Directive: Going from the top of the data below, give again each line through the one containing "cad_parts[node].hide_render = cad_parts[node].hide_viewport", both ends kept.
-.-.-
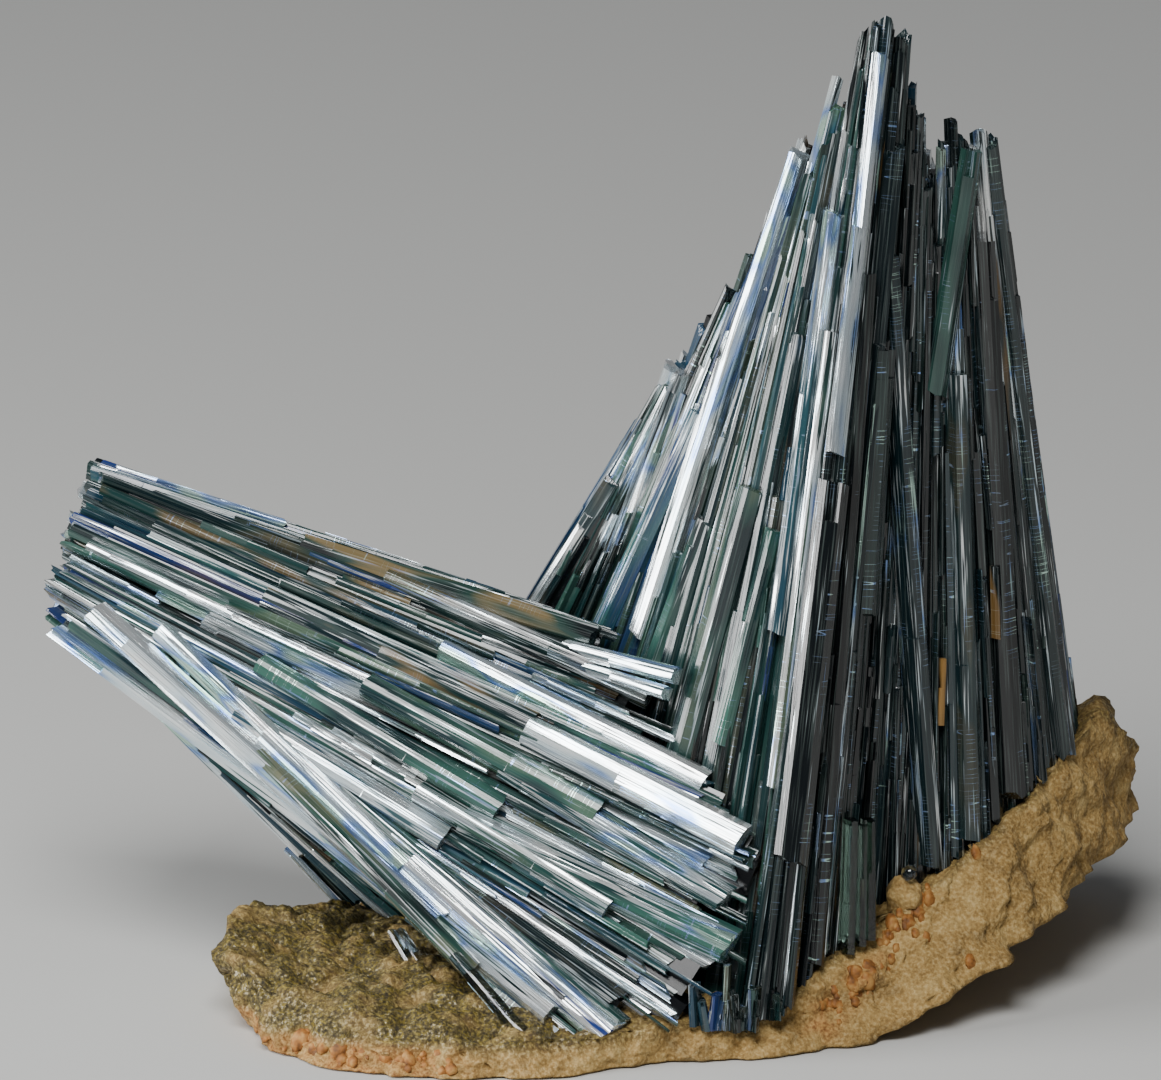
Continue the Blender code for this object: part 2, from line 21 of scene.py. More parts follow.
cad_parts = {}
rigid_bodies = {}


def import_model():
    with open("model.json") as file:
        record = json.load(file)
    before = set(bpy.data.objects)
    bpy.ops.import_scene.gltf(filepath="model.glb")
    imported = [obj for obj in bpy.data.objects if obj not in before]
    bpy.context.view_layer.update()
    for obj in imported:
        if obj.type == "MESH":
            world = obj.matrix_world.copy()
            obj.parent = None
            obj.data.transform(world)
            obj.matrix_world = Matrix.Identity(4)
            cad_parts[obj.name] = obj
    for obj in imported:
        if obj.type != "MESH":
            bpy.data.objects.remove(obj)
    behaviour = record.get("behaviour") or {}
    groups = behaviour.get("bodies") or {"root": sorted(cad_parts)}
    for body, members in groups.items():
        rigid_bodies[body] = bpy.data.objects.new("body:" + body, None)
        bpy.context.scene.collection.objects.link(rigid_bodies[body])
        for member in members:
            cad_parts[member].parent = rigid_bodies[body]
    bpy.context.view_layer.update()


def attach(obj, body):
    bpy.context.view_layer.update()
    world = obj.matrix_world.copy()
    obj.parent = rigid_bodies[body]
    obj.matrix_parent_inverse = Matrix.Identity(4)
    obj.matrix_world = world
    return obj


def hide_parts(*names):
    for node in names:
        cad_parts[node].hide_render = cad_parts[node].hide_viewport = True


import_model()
-.-.-
Answer for the task:
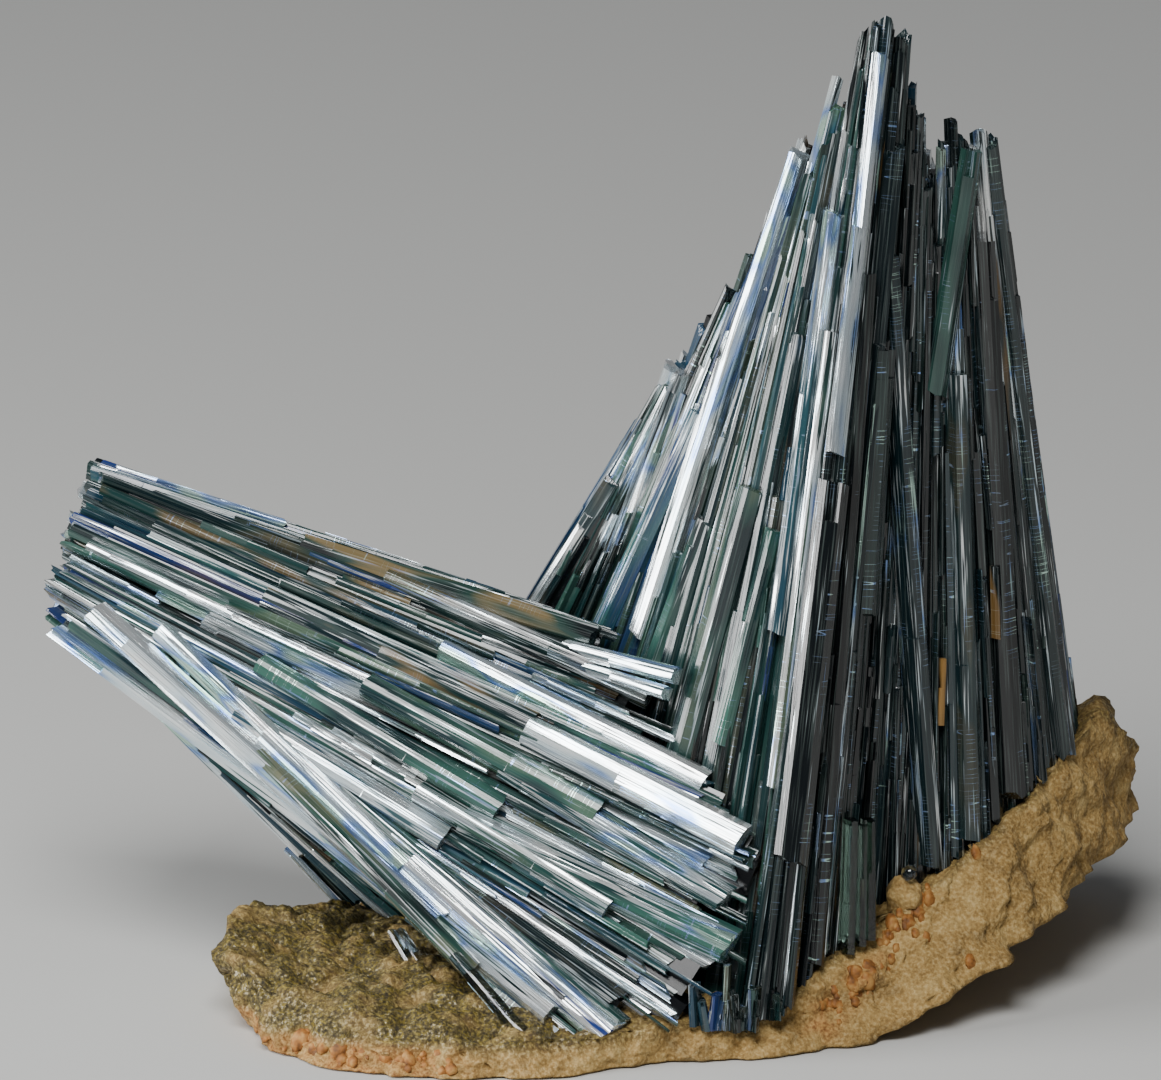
Continue the Blender code for this object: part 2, from line 21 of scene.py. More parts follow.
cad_parts = {}
rigid_bodies = {}


def import_model():
    with open("model.json") as file:
        record = json.load(file)
    before = set(bpy.data.objects)
    bpy.ops.import_scene.gltf(filepath="model.glb")
    imported = [obj for obj in bpy.data.objects if obj not in before]
    bpy.context.view_layer.update()
    for obj in imported:
        if obj.type == "MESH":
            world = obj.matrix_world.copy()
            obj.parent = None
            obj.data.transform(world)
            obj.matrix_world = Matrix.Identity(4)
            cad_parts[obj.name] = obj
    for obj in imported:
        if obj.type != "MESH":
            bpy.data.objects.remove(obj)
    behaviour = record.get("behaviour") or {}
    groups = behaviour.get("bodies") or {"root": sorted(cad_parts)}
    for body, members in groups.items():
        rigid_bodies[body] = bpy.data.objects.new("body:" + body, None)
        bpy.context.scene.collection.objects.link(rigid_bodies[body])
        for member in members:
            cad_parts[member].parent = rigid_bodies[body]
    bpy.context.view_layer.update()


def attach(obj, body):
    bpy.context.view_layer.update()
    world = obj.matrix_world.copy()
    obj.parent = rigid_bodies[body]
    obj.matrix_parent_inverse = Matrix.Identity(4)
    obj.matrix_world = world
    return obj


def hide_parts(*names):
    for node in names:
        cad_parts[node].hide_render = cad_parts[node].hide_viewport = True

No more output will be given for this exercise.